Reza Yousefi-Nooraie found that academic medical research teams were more productive if their networks were dense, but also decentralized and open to external networks. A recent study in Nature, corroborating other studies of knowledge-intensive organizations, found that dense networks aid knowledge transfer when the knowledge is complex. The same study also found that team performance was positively associated with the strength of expressive ties (i.e., friendships).

However, I found in Burkina Faso that while dense networks aided the dissemination and spread of research evidence (i.e., complex information), the same density protected the policy status quo and prevented the new ideas from being adopted.

So what does success look like for a HSR network? An ideal academic co-authorship network would be productive (i.e., publish a large quantity of research) but it should also be innovative (i.e., willing to adopt new ideas) and relevant (i.e., research priorities are identified systematically and democratically and research findings are used). What would that look like as a network?

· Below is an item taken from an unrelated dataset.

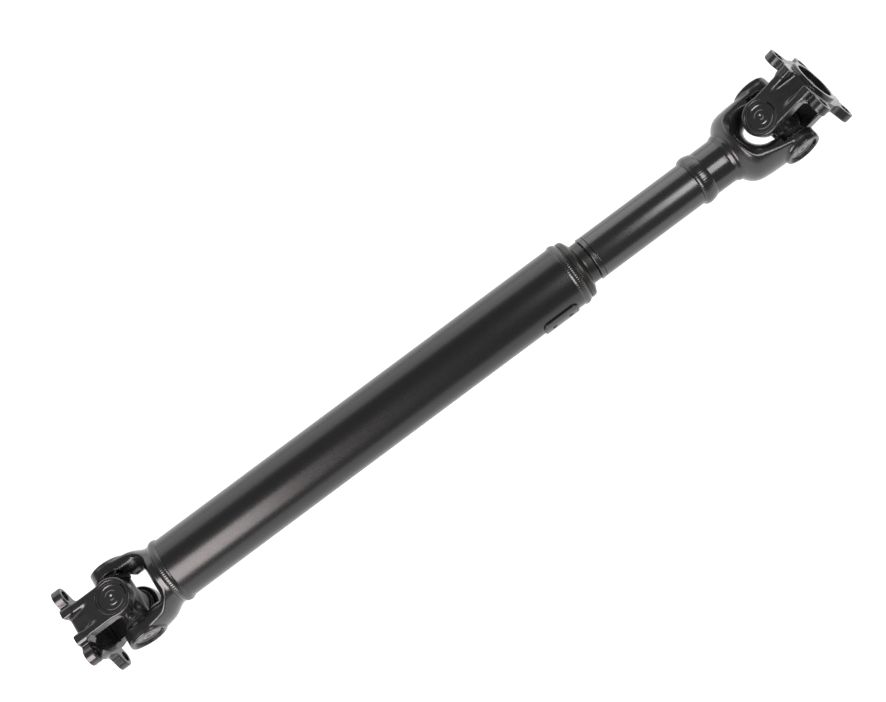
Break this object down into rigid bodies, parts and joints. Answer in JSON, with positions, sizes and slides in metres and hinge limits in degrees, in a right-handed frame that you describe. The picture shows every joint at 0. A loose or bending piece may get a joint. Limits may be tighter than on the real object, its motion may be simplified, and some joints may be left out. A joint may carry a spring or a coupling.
{
  "type": "universal joint shaft",
  "caption": "Telescopic drive shaft with a cross-type universal joint and a lobed bolt flange at each end, and a splined slip joint between them.",
  "frame": {"origin": "centre of the front flange's mating face, on the shaft's axis", "axes": "+X along the shaft from the front flange to the rear one, +Z along the trunnion axis of the front flange yoke, +Y along the trunnion axis of the tube yoke"},
  "size_m": [0.8744, 0.0828, 0.1045],
  "materials": {
    "forging_paint": "semi-gloss black over forged steel",
    "tube_paint": "semi-gloss black over drawn tube",
    "stub_paint": "semi-gloss black, turned",
    "weld_paint": "semi-gloss black over a rippled bead",
    "cup_steel": "thin black over ground steel",
    "cross_steel": "black overspray on forged steel",
    "ring_steel": "black spring steel",
    "roller_steel": "ground bearing steel",
    "seal_rubber": "matte moulded rubber",
    "nipple_steel": "black overspray on plated steel",
    "plug_steel": "black over pressed steel"
  },
  "bodies": {
    "tube": {"main_tube": "tube_paint", "tube_yoke": "forging_paint", "front_weld": "weld_paint", "splined_stub": "stub_paint", "rear_weld": "weld_paint", "balance_weight": "tube_paint", "front_shaft_cup_left": "cup_steel", "front_shaft_cup_right": "cup_steel", "front_shaft_snap_rings": "ring_steel", "front_shaft_rollers": "roller_steel"},
    "front_cross": {"front_cross": "cross_steel", "front_cross_seals": "seal_rubber", "front_grease_nipple": "nipple_steel"},
    "front_flange": {"front_flange_yoke": "forging_paint", "front_flange_cup_upper": "cup_steel", "front_flange_cup_lower": "cup_steel", "front_flange_snap_rings": "ring_steel", "front_flange_rollers": "roller_steel"},
    "slip": {"slip_sleeve": "tube_paint", "dust_cap": "tube_paint", "dust_seal": "seal_rubber", "neck_weld": "weld_paint", "slip_yoke": "forging_paint", "sleeve_plug": "plug_steel", "rear_shaft_cup_left": "cup_steel", "rear_shaft_cup_right": "cup_steel", "rear_shaft_snap_rings": "ring_steel", "rear_shaft_rollers": "roller_steel"},
    "rear_cross": {"rear_cross": "cross_steel", "rear_cross_seals": "seal_rubber", "rear_grease_nipple": "nipple_steel"},
    "rear_flange": {"rear_flange_yoke": "forging_paint", "rear_flange_cup_upper": "cup_steel", "rear_flange_cup_lower": "cup_steel", "rear_flange_snap_rings": "ring_steel", "rear_flange_rollers": "roller_steel"}
  },
  "joints": [
    {"name": "front_shaft_trunnion", "type": "hinge", "parent": "tube", "child": "front_cross", "pos_m": [0.048, 0, 0], "axis": [0, 1, 0], "range_deg": [-32, 32]},
    {"name": "front_flange_trunnion", "type": "hinge", "parent": "front_cross", "child": "front_flange", "pos_m": [0.048, 0, 0], "axis": [0, 0, 1], "range_deg": [-32, 32]},
    {"name": "slip_spline", "type": "slide", "parent": "tube", "child": "slip", "axis": [1, 0, 0], "range_m": [0, 0.055]},
    {"name": "rear_shaft_trunnion", "type": "hinge", "parent": "slip", "child": "rear_cross", "pos_m": [0.812, 0, 0], "axis": [0, 1, 0], "range_deg": [-2, 62]},
    {"name": "rear_flange_trunnion", "type": "hinge", "parent": "rear_cross", "child": "rear_flange", "pos_m": [0.812, 0, 0], "axis": [-0.5, 0, 0.866], "range_deg": [-32, 32]}
  ]
}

  • Dense, with strong ties, including layered ties based on friendship and trust
  • Decentralized, with brokers at the margins who can access external networks and new ideas
  • Diverse, with varied representation of people who can translate across communities

How do we move towards such a network?

 

As individuals, we can continue to develop strong relationships with co-authors that lead to intellectual productivity. The HSR network, particularly the core, could be more decentralized. We could all be better at developing new collaborations with people outside of our existing networks. Finally, but related to the previous point, we can do better at building diverse research teams, as measured by geographic location, sex, age, discipline, and job role. At the network level, there are interventions that could be applied, but I can't think of examples where co-authorship networks are actively governed. What about research collaboration networks? Is this the role of Health Systems Global (or donors)?


* Note that newer data show that Sean Connery is on more shorter paths than Kevin Bacon.
** John was my PhD supervisor, but this in no way informed the network analysis.